▸ Information provided:
* * * * *

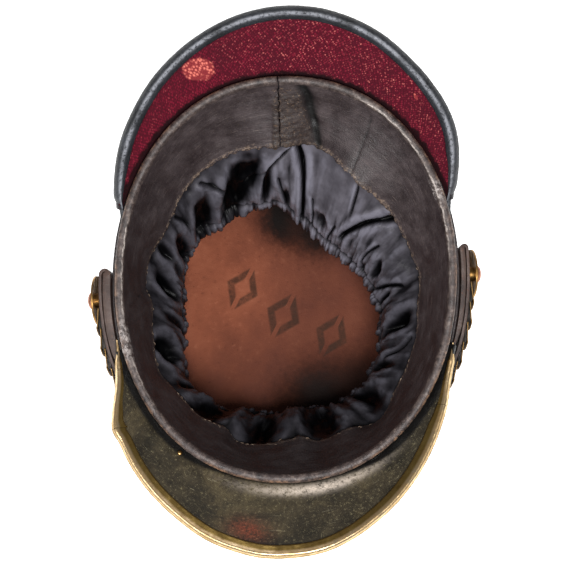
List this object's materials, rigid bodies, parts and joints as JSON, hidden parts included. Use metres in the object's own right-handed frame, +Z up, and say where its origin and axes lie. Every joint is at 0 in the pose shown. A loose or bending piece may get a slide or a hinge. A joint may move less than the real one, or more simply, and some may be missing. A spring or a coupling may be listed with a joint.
{
  "type": "shako hat lying upside down",
  "caption": "Leather shako lying on its flat crown, opening up, with sweatband, gathered satin lining, brass-edged front peak, cloth-lined neck peak and scaled chin strap",
  "frame": {"origin": "centre of the crown's flat outer face, on the surface that the hat lies on", "axes": "+Z up out of the opening, +X the wearer's right, -Y the front peak, +Y the neck peak"},
  "size_m": [0.2007, 0.2693, 0.1535],
  "materials": {
    "felt_wall": "black felt over leather, matt",
    "crown_leather": "bare tan leather inside, dark outside",
    "black_leather": "worn black leather",
    "sweatband_leather": "dark brown leather, worn along the rim",
    "satin": "black satin, gathered",
    "green_leather": "green-black leather, scratched",
    "red_cloth": "dark red woven cloth, worn",
    "binding_leather": "blue-black leather binding",
    "strap_leather": "brown strap leather",
    "brass": "aged brass",
    "copper": "copper-coloured, dull"
  },
  "bodies": {
    "root": {"base_band": "black_leather", "body": "felt_wall", "crown_top": "crown_leather", "front_visor": "green_leather", "front_visor_pin": "brass", "front_visor_trim": "brass", "front_visor_trim_left": "brass", "front_visor_trim_right": "brass", "lining": "satin", "rear_visor": "black_leather", "rear_visor_binding": "binding_leather", "rear_visor_cloth": "red_cloth", "rosette_left": "brass", "rosette_right": "brass", "rosette_screw_left": "copper", "rosette_screw_right": "copper", "scale_left_01": "brass", "scale_left_02": "brass", "scale_left_03": "brass", "scale_left_04": "brass", "scale_left_05": "brass", "scale_left_06": "brass", "scale_left_07": "brass", "scale_left_08": "brass", "scale_left_09": "brass", "scale_left_10": "brass", "scale_left_11": "brass", "scale_left_12": "brass", "scale_left_13": "brass", "scale_right_01": "brass", "scale_right_02": "brass", "scale_right_03": "brass", "scale_right_04": "brass", "scale_right_05": "brass", "scale_right_06": "brass", "scale_right_07": "brass", "scale_right_08": "brass", "scale_right_09": "brass", "scale_right_10": "brass", "scale_right_11": "brass", "scale_right_12": "brass", "scale_right_13": "brass", "scale_right_14": "brass", "strap_keeper": "brass", "strap_left": "strap_leather", "strap_right": "strap_leather", "sweatband": "sweatband_leather"}
  },
  "joints": []
}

* * * * *

▸ Given request:
Using the data above, output each line exactly.

▸ Output of the task:
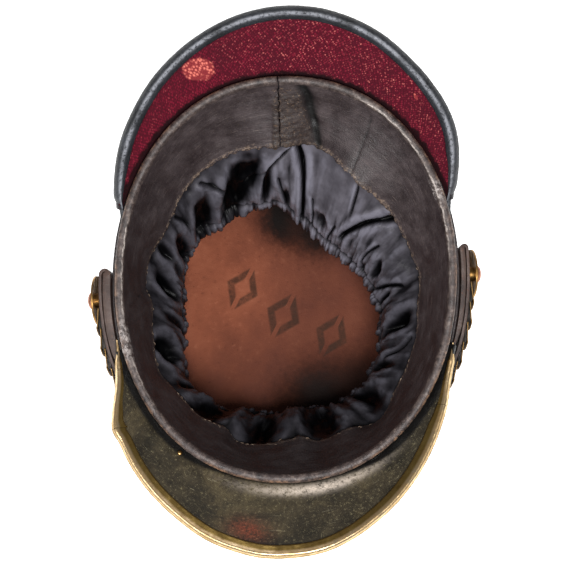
List this object's materials, rigid bodies, parts and joints as JSON, hidden parts included. Use metres in the object's own right-handed frame, +Z up, and say where its origin and axes lie. Every joint is at 0 in the pose shown. A loose or bending piece may get a slide or a hinge. A joint may move less than the real one, or more simply, and some may be missing. A spring or a coupling may be listed with a joint.
{
  "type": "shako hat lying upside down",
  "caption": "Leather shako lying on its flat crown, opening up, with sweatband, gathered satin lining, brass-edged front peak, cloth-lined neck peak and scaled chin strap",
  "frame": {"origin": "centre of the crown's flat outer face, on the surface that the hat lies on", "axes": "+Z up out of the opening, +X the wearer's right, -Y the front peak, +Y the neck peak"},
  "size_m": [0.2007, 0.2693, 0.1535],
  "materials": {
    "felt_wall": "black felt over leather, matt",
    "crown_leather": "bare tan leather inside, dark outside",
    "black_leather": "worn black leather",
    "sweatband_leather": "dark brown leather, worn along the rim",
    "satin": "black satin, gathered",
    "green_leather": "green-black leather, scratched",
    "red_cloth": "dark red woven cloth, worn",
    "binding_leather": "blue-black leather binding",
    "strap_leather": "brown strap leather",
    "brass": "aged brass",
    "copper": "copper-coloured, dull"
  },
  "bodies": {
    "root": {"base_band": "black_leather", "body": "felt_wall", "crown_top": "crown_leather", "front_visor": "green_leather", "front_visor_pin": "brass", "front_visor_trim": "brass", "front_visor_trim_left": "brass", "front_visor_trim_right": "brass", "lining": "satin", "rear_visor": "black_leather", "rear_visor_binding": "binding_leather", "rear_visor_cloth": "red_cloth", "rosette_left": "brass", "rosette_right": "brass", "rosette_screw_left": "copper", "rosette_screw_right": "copper", "scale_left_01": "brass", "scale_left_02": "brass", "scale_left_03": "brass", "scale_left_04": "brass", "scale_left_05": "brass", "scale_left_06": "brass", "scale_left_07": "brass", "scale_left_08": "brass", "scale_left_09": "brass", "scale_left_10": "brass", "scale_left_11": "brass", "scale_left_12": "brass", "scale_left_13": "brass", "scale_right_01": "brass", "scale_right_02": "brass", "scale_right_03": "brass", "scale_right_04": "brass", "scale_right_05": "brass", "scale_right_06": "brass", "scale_right_07": "brass", "scale_right_08": "brass", "scale_right_09": "brass", "scale_right_10": "brass", "scale_right_11": "brass", "scale_right_12": "brass", "scale_right_13": "brass", "scale_right_14": "brass", "strap_keeper": "brass", "strap_left": "strap_leather", "strap_right": "strap_leather", "sweatband": "sweatband_leather"}
  },
  "joints": []
}